But we are all like an unclean thing, and all our righteousness is like filthy rags; we all fade as a leaf, and our iniquities, like the wind, have taken us away. And there is no one who calls on Your name, who stirs himself up to take hold of You; for You have hidden Your face from us, and have consumed us because of our iniquities. (Isaiah 64:6, 7)
We have been reminded recently by Pastor Englestad through our study of the book of James that we are to humble ourselves in the sight of the Lord—that we are to lament, mourn and weep over our sins (James 4:7-10). There is no better place to heed such counsel than when we prepare ourselves to come to the Lord’s Table as we will do this coming Sunday morning. It is right for us to consider ourselves before God as we come to the Table of His presence and are reminded of the great cost necessary so that our sins would be forgiven. In the passage above, the prophet acknowledges his own sin and the sin of God’s people. He speaks of being consumed because of their iniquities and the face of God being hidden from His people because of their sins. Even their best acts (“righteousnesses”) are filthy rags in His holy presence, and their sins carry them away. Perhaps the greatest indictment against the people was that no one was calling upon the Lord, no one who stirred himself up to take hold of the Lord. So heavy had their sins become and so darkened the way that they no longer desired Him nor sought Him.
The Lord’s Supper is a time of great renewal for God’s people as they come with humble hearts acknowledging their sins and stirring themselves up to take hold of God and all His mercies promised to them in Christ. The great 17th century Puritan minister John Flavel wrote a series of sacramental meditations (Volume 6 of the Works of John Flavel) in order to stir up the hearts of God’s people to take hold of Christ and all that is offered to us in the Lord’s Supper. In his introduction to these meditations, Flavel notes that “even a believer does not eat or drink worthily, unless the grace that is in him be excited and exercised at this ordinance.” It is not merely that the believer possess faith or a disposition to humility or even a love for Christ, but that these graces be stirred up and excited. He writes: “It is not faith being present, but faith realizing, applying and powerfully working. It is not a disposition to humiliation for sin, but the actual thawing and melting of the heart for sin; ‘while you look on Him Whom you have pierced, and mourn for Him as one that mourns for his only son, his first-born:’ nor is it a disposition or principle of love to Christ that is only required, but the stirring up of that fire of love, the exciting of it into a vehement flame.”

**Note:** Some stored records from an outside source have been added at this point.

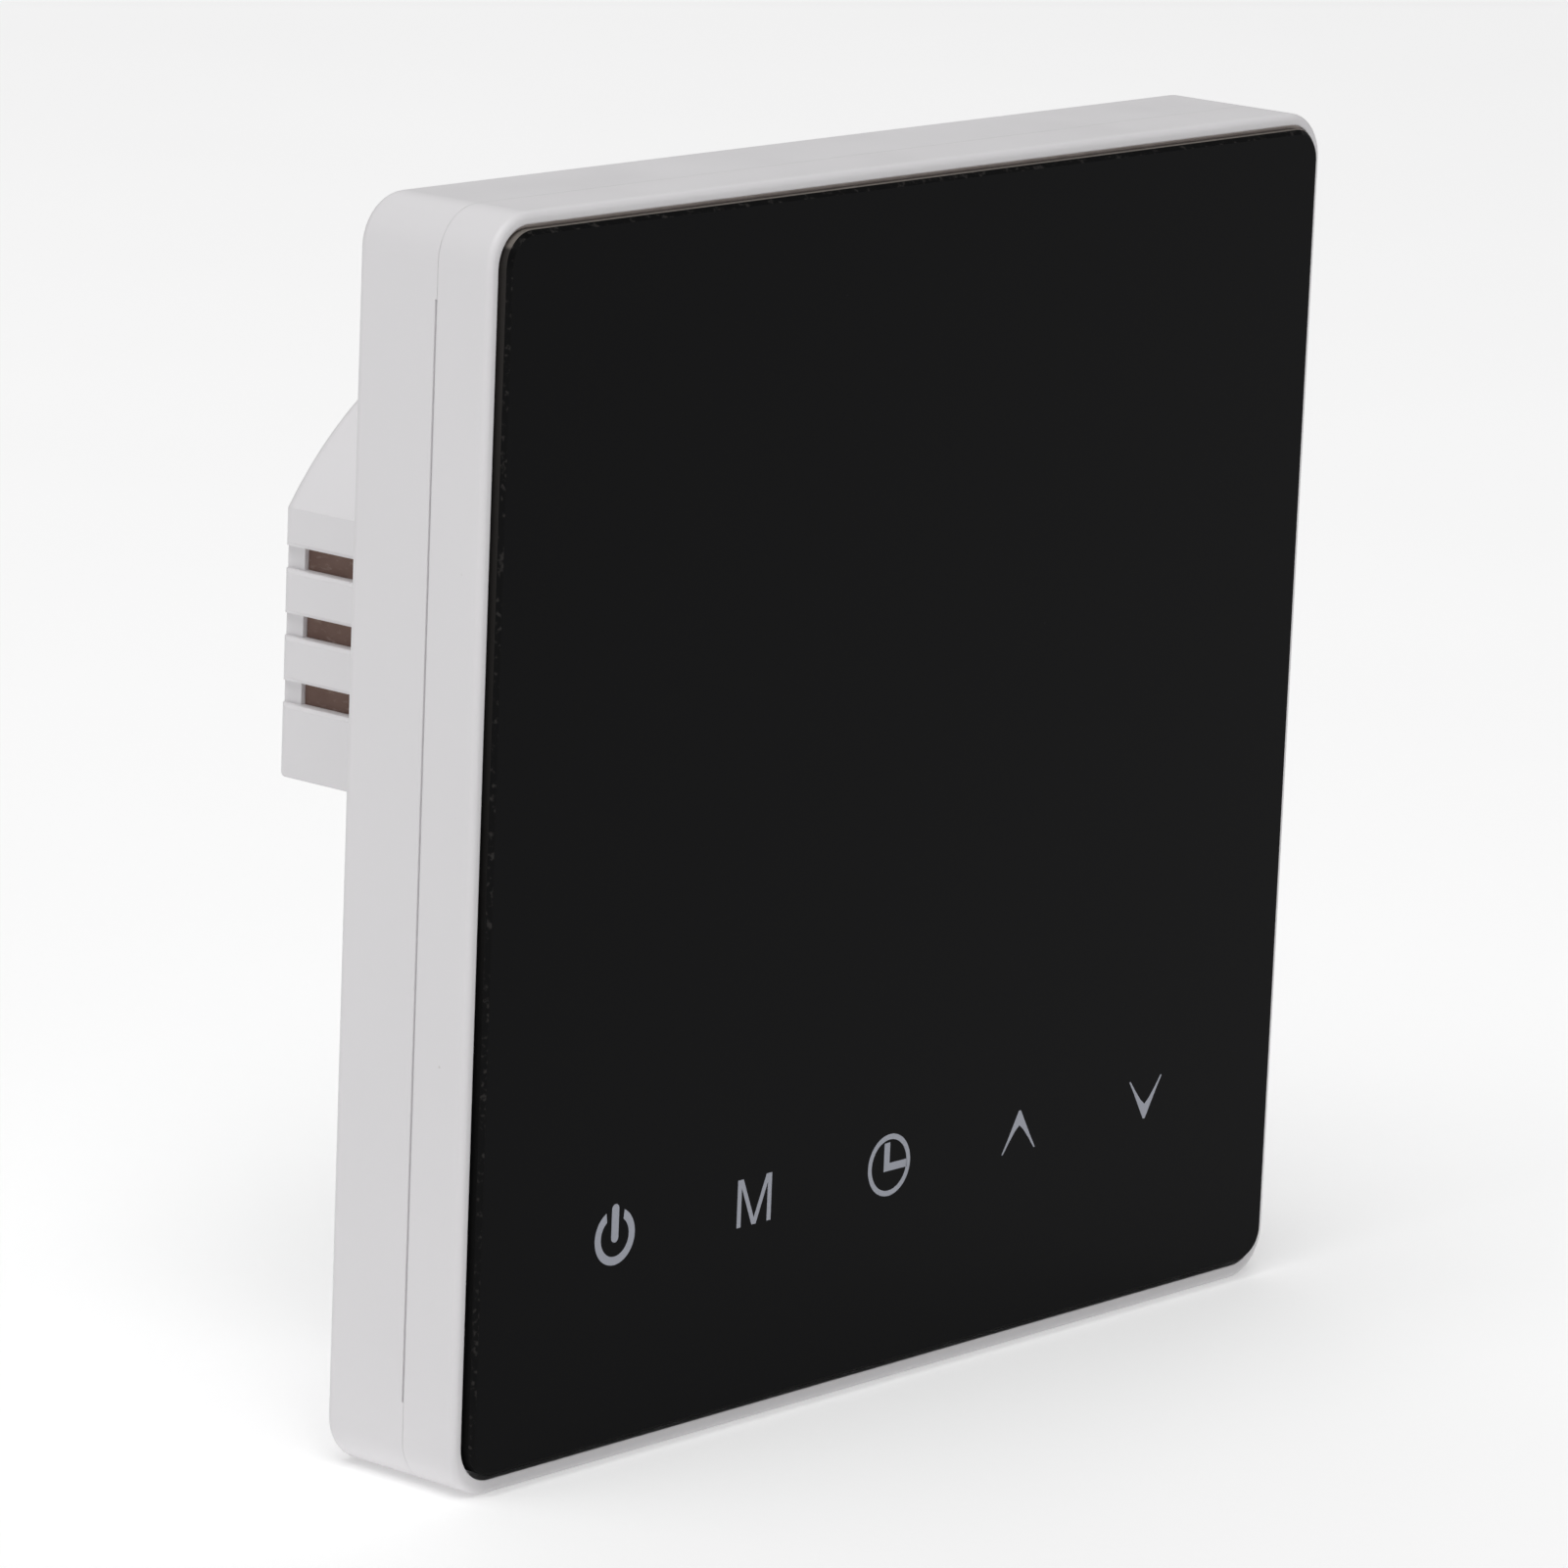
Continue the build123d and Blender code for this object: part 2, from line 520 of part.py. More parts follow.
def glass_panel():
    outline = rect(GLASS_WIDTH, GLASS_HEIGHT, z=GLASS_Z, corner=GLASS_CORNER)
    panel = prism(outline, GLASS_Y, GLASS_BACK_Y)
    return chamfer(edges_at(panel, GLASS_Y), GLASS_CHAMFER)


def glass_adhesive():
    """Frame of double-sided tape under the edge of the glass."""
    width = GLASS_WIDTH - 2 * TAPE_INSET
    height = GLASS_HEIGHT - 2 * TAPE_INSET
    ring = rect(width, height, z=GLASS_Z, corner=1.8)
    ring -= rect(width - 2 * TAPE_WIDTH, height - 2 * TAPE_WIDTH, z=GLASS_Z, corner=1.0)
    return prism(ring, GLASS_BACK_Y, DECK_Y)


def glass_bead():
    """Bead of adhesive in the gap between rim and glass, along the top and round the upper corners."""
    ring = glass_pocket()
    ring -= rect(GLASS_WIDTH, GLASS_HEIGHT, z=GLASS_Z, corner=GLASS_CORNER)
    ring -= rect(PLATE, HALF + BEAD_LOW_Z, z=(BEAD_LOW_Z - HALF) / 2)
    return prism(ring, BEAD_Y, DECK_Y)


# ---- front unit: display ----
def lcd_cell():
    """Two glass plates, the front one shorter so that the contact ledge shows along the bottom."""
    y_split = (LCD_FRONT_Y + LCD_BACK_Y) / 2
    back = prism(rect(LCD_WIDTH, LCD_HEIGHT, z=LCD_Z), y_split, LCD_BACK_Y)
    front = prism(rect(LCD_WIDTH, LCD_HEIGHT - 2.5, z=LCD_Z + 1.25), LCD_FRONT_Y, y_split)
    return back + front


def lcd_backlight():
    """Light guide with its lamp bar along the left side."""
    guide = prism(rect(LCD_WIDTH - 1, LCD_HEIGHT - 1, z=LCD_Z), LCD_BACK_Y + 0.05, BACKLIGHT_BACK_Y - 0.1)
    lamps = prism(rect(1.6, 30, -LCD_WIDTH / 2 + 0.8, LCD_Z), LCD_BACK_Y + 0.05, BACKLIGHT_BACK_Y - 0.1)
    return guide + lamps


def lcd_holder():
    """Frame that holds the display on the board, with four feet through the board."""
    inner = rect(LCD_WIDTH + 0.2, LCD_HEIGHT + 0.2, z=LCD_Z)
    outer = rect(LCD_WIDTH + 3.4, LCD_HEIGHT + 3.4, z=LCD_Z, corner=1.0)
    holder = prism(outer - inner, DECK_BACK_Y + 0.1, CONTROL_BOARD_Y[0])
    for x, z in holder_feet():
        holder += prism(disc(0.7, x, z), CONTROL_BOARD_Y[0] - 0.4, CONTROL_BOARD_Y[1] + 0.5)
    return holder


def holder_feet():
    """Feet of the display holder, at the corners of its frame."""
    dx, dz = (LCD_WIDTH + 1.8) / 2, (LCD_HEIGHT + 1.8) / 2
    return [(sx * dx, LCD_Z + sz * dz) for sx in (-1, 1) for sz in (-1, 1)]


# ---- front unit: control board ----
def control_board():
    board = prism(rect(CONTROL_BOARD, CONTROL_BOARD, corner=2.0), *CONTROL_BOARD_Y)
    for x, z in CONTROL_POSTS:
        board -= prism(disc(SELF_TAP_PILOT_R + 0.15, x, z), -8, 0)
    for x, z in holder_feet():
        board -= prism(disc(0.85, x, z), -8, 0)
    return board


def touch_spring(x):
    """Conducting coil spring between a key's pad on the board and the glass."""
    wire_r, coil_r, turns = 0.3, 3.0, 4
    length = CONTROL_BOARD_Y[0] - GLASS_BACK_Y - 2 * wire_r
    coil = Helix(pitch=length / turns, height=length, radius=coil_r)
    start = Plane(origin=coil @ 0, z_dir=coil % 0)
    wire = sweep(start * Circle(wire_r), path=coil, is_frenet=True)
    return Pos(x, GLASS_BACK_Y + wire_r + 0.02 + length, KEY_Z) * Rot(90, 0, 0) * wire


def key_led(x):
    y = CONTROL_BOARD_Y[0]
    body = block((x - 1.0, x + 1.0), (y - 0.8, y), (KEY_Z - 5.6, KEY_Z - 4.4))
    lens = block((x - 0.6, x + 0.6), (y - 1.1, y - 0.7), (KEY_Z - 5.5, KEY_Z - 4.5))
    return body + lens


def backup_cell():
    """Coin cell with two solder tabs."""
    y = CONTROL_BOARD_Y[1]
    cell = prism(disc(6.25, -24.0, -28.0), y + 0.3, y + 2.3)
    cell = fillet(edges_at(cell, y + 2.3), 0.4)
    cell += block((-25.5, -22.5), (y + 0.1, y + 0.4), (-36.0, -27.0))
    return cell + block((-25.5, -22.5), (y + 0.1, y + 0.4), (-28.0, -20.0))


def buzzer():
    y = CONTROL_BOARD_Y[1]
    case = block((19.5, 28.5), (y, y + 2.4), (14.5, 23.5))
    case = fillet(case.edges().filter_by(Axis.Y), 1.0)
    return case - prism(disc(0.9, 26.3, 21.3), y + 1.2, y + 3)


def room_sensor():
    """Bead thermistor on two leads, at the bottom edge of the control board."""
    y = CONTROL_BOARD_Y[1]
    bead = Pos(SENSOR_X, y + 0.9, -37.2) * scale(Sphere(1.1), by=(1, 0.75, 1.3))
    for x in (SENSOR_X - 0.5, SENSOR_X + 0.5):
        bead += block((x - 0.2, x + 0.2), (y + 0.7, y + 1.1), (-37.2, -31.0))
        bead += block((x - 0.2, x + 0.2), (y, y + 1.1), (-31.4, -31.0))
    return bead


def pin_header():
    """Male header on the wall side of the control board."""
    half = HEADER_PINS * HEADER_PITCH / 2
    y = CONTROL_BOARD_Y[1]
    base = block((-half, half), (y, y + 1.5), (HEADER_Z - 1.25, HEADER_Z + 1.25))
    for x in PIN_X:
        side = PIN_SIDE / 2
        base += block((x - side, x + side), (y, POWER_BOARD_Y[0] - 0.6), (HEADER_Z - side, HEADER_Z + side))
    return base


def main():
    os.makedirs("parts", exist_ok=True)
    board_wall, board_room = POWER_BOARD_Y[1], POWER_BOARD_Y[0]
    save("rear_cover", rear_cover())
    save("rating_label", rating_label())
    save("board_partition", board_partition())
    save("vent_liners", [vent_liner(side) for side in (-1, 1)])
    save("power_board", power_board())
    save("power_board_screws", [self_tapper(x, z, board_room, 1, 6.0) for x, z in POWER_POSTS])
    save("power_relay", power_relay())
    save("transformer_core", transformer_core())
    save("transformer_bobbin", transformer_bobbin())
    save("transformer_winding", transformer_winding())
    save("film_capacitor", film_capacitor())
    capacitors = [electrolytic(-1.4, 12.6, 4.0, 13.0), electrolytic(-1.4, 4.2, 3.15, 10.5)]
    save("electrolytic_capacitors", capacitors)
    save("surge_varistor", surge_varistor())
    save("fuse_resistor", fuse_resistor())
    save("bridge_rectifier", leaded_chip(11.5, -3.3, board_wall, 1, 4.6, 3.8, 2.4, 2))
    save("switching_chip", leaded_chip(-8.0, -12.0, board_room, -1, 3.9, 5.0, 1.6, 4))
    save("header_socket", header_socket())
    save("terminal_block", terminal_block())
    save("terminal_contacts", [terminal_contact(x) for x in POLE_X])
    for number, x in enumerate(POLE_X, start=1):
        save(f"terminal_screw_{number}", terminal_screw(x))
        save(f"clamp_cage_{number}", clamp_cage(x))

    board_room, board_wall = CONTROL_BOARD_Y
    save("front_frame", front_frame())
    save("glass_panel", glass_panel())
    save("glass_adhesive", glass_adhesive())
    save("glass_bead", glass_bead())
    save("lcd_cell", lcd_cell())
    save("lcd_backlight", lcd_backlight())
    save("lcd_holder", lcd_holder())
    save("control_board", control_board())
    save("control_board_screws", [self_tapper(x, z, board_wall, -1, 4.0) for x, z in CONTROL_POSTS])
    save("touch_springs", [touch_spring(x) for x in KEY_X])
    save("key_leds", [key_led(x) for x in KEY_X])
    save("controller_chip", leaded_chip(2.0, -8.0, board_wall, 1, 10.0, 10.0, 1.5, 7))
    save("display_driver_chip", leaded_chip(20.0, -5.0, board_wall, 1, 7.5, 15.0, 2.2, 11))
    save("backup_cell", backup_cell())
    save("buzzer", buzzer())
    save("room_sensor", room_sensor())
    save("pin_header", pin_header())


main()
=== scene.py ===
import math
import random

import bmesh
import bpy
from mathutils import Matrix, Vector


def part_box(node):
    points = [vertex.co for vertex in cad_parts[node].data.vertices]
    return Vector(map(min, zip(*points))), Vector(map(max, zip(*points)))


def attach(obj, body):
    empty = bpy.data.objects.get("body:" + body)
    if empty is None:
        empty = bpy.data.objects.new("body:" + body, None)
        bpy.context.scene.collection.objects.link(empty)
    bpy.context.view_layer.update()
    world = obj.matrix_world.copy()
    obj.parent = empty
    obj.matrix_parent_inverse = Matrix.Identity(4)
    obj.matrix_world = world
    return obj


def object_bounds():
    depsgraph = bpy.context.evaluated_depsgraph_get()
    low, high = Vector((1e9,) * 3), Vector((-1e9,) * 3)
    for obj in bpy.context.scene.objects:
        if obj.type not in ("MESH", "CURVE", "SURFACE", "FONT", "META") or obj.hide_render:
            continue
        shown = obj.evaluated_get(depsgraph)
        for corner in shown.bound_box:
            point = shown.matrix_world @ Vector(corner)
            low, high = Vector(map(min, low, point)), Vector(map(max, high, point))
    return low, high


# Looks of a wall thermostat with a glass front, in metres, in the frame of the CAD model:
# +Z is up, the glass faces -Y, and y = 0 is the wall.

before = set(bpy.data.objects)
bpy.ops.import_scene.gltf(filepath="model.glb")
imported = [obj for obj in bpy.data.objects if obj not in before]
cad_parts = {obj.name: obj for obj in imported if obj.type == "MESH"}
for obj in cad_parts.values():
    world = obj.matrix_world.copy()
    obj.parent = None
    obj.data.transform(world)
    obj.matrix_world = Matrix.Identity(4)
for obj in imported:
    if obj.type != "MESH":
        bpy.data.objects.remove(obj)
cad_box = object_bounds()

MM = 0.001

# ---- camera ----
CAMERA_PLACE = Vector((-0.43019, -0.37697, 0.12587))
CAMERA_AZIMUTH = 48.968  # degrees from +Y towards +X
CAMERA_DOWN = 12.686
CAMERA_ROLL = 2.326
CAMERA_LENS = 193.144
CAMERA_SHIFT = (-0.01078, 0.00563)

# ---- studio: place, aim point, side lengths and watts of each light ----
KEY_LIGHT = ((-1.08, -0.54, 2.76), (0, 0, 0), (2.7, 2.7), 73)
FILL_LIGHT = ((0.9, 1.0, 1.2), (0, 0, 0), (1.4, 1.4), 3)
WORLD_BRIGHTNESS = 0.16
FLOOR_REACH = 4.0
FLOOR_GLOW = 0.28

# ---- surfaces the details stand on ----
GLASS_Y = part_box("glass_panel")[0].y
CONTROL_WALL_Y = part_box("control_board")[1].y
POWER_ROOM_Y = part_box("power_board")[0].y
FLOOR_Z = cad_box[0].z

# ---- printed symbols ----
KEY_PITCH = 14.0 * MM
KEY_CENTRE_X = -0.62 * MM
KEY_Z = -27.08 * MM
INK_THICKNESS = 0.015 * MM

# ---- parts on the boards, in mm ----
TERMINAL_COUNT = 8
TERMINAL_PITCH = 5.0
LCD_PIN_COUNT = 22
LCD_PIN_PITCH = 2.4
LAYOUT_GRID = 0.635
TURNED_SIDES = 16
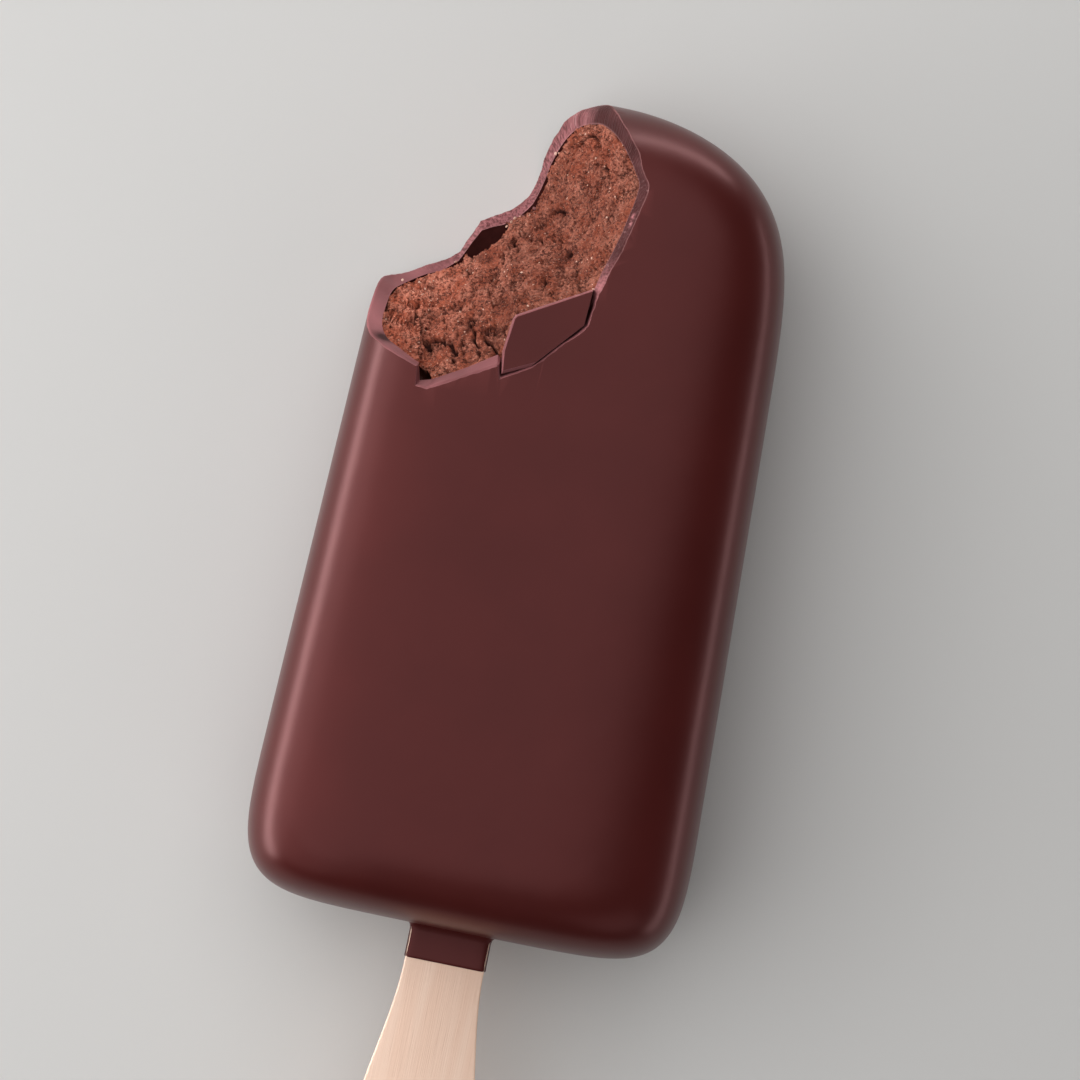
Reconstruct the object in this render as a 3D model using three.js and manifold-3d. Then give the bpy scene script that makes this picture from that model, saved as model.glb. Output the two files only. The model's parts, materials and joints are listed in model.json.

The very fact that these things are difficult for us as believers is itself an indication that such affections and graces need to be stirred up and excited within us. Flavel notes this reality for all true believers when he writes the following to his readers: “Oh! It is hard, it is hard indeed, reader, even after God has taken the heart of stone out of you, and given you a heart of flesh, to mourn actually for sin, even when so great an occasion and call is given you to that work at the Lord’s Table; for the same power is required to excite the act that was required to plant the habit. However, the duty is yours, though the power be God’s.” Here we have a wonderful reminder that while God commands His people to stir up every grace and affection, He promises with the command to grant the grace necessary to do so. We see this truth in the words of the prophet Isaiah immediately after acknowledging the sins of the people and their woeful condition. The prophet recalls God as a covenant making and keeping God, who has entered into relationship with His people and has given them promises and sworn on oath that He would deliver them from their sins which separate them from Him. His hope is not in the people’s ability to change themselves, but in their God Who is ever changing His people. In the language of James 4, it is the call to “submit to God and… to draw near to Him.” The duty is ours; the power is God’s. So, Isaiah claims the covenant mercies of God when he writes: “But now, O Lord, You are our Father; we are the clay, and You our potter; and all we are the work of Your hand. Do not be furious, O Lord, nor remember iniquity forever; indeed, please look—we all are Your people!” As we come to the Table this Lord’s Day, we come remembering that we are His people and in remembering this our hearts are stirred and we come in faith to take hold of Christ and all His mercies.
Let me encourage you to rightly prepare yourself to come to the Lord’s Table with the words of John Flavel who wonderfully captures this balance as he reminds his readers of the following: “Prepare with all diligence for your duty. Take pains with your dull heart; cleanse your polluted heart; compose your vain heart; remember how great a presence you are approaching. If Augustus thus reproved one, that entertained him without suitable preparation, saying ‘I did not think we had been so familiar;’ much more may your God reprove you for your careless neglect of due preparation for Him. But yet take heed, on the other side, that you not rely upon your best preparation. It is an ingenious, and true note of Luther, speaking of the preparation for the sacrament, ‘Never are men more unfit, then when they think themselves most fit, and best prepared for their duty; never more fit, then when most humbled and ashamed, in a sense of their own unfitness.” In the end we rejoice that all our fitness and all our worthiness and all our acceptance before the presence of God is found in our union with Jesus Christ, His Son. Rejoice in Him, even as you prepare to come to His Table.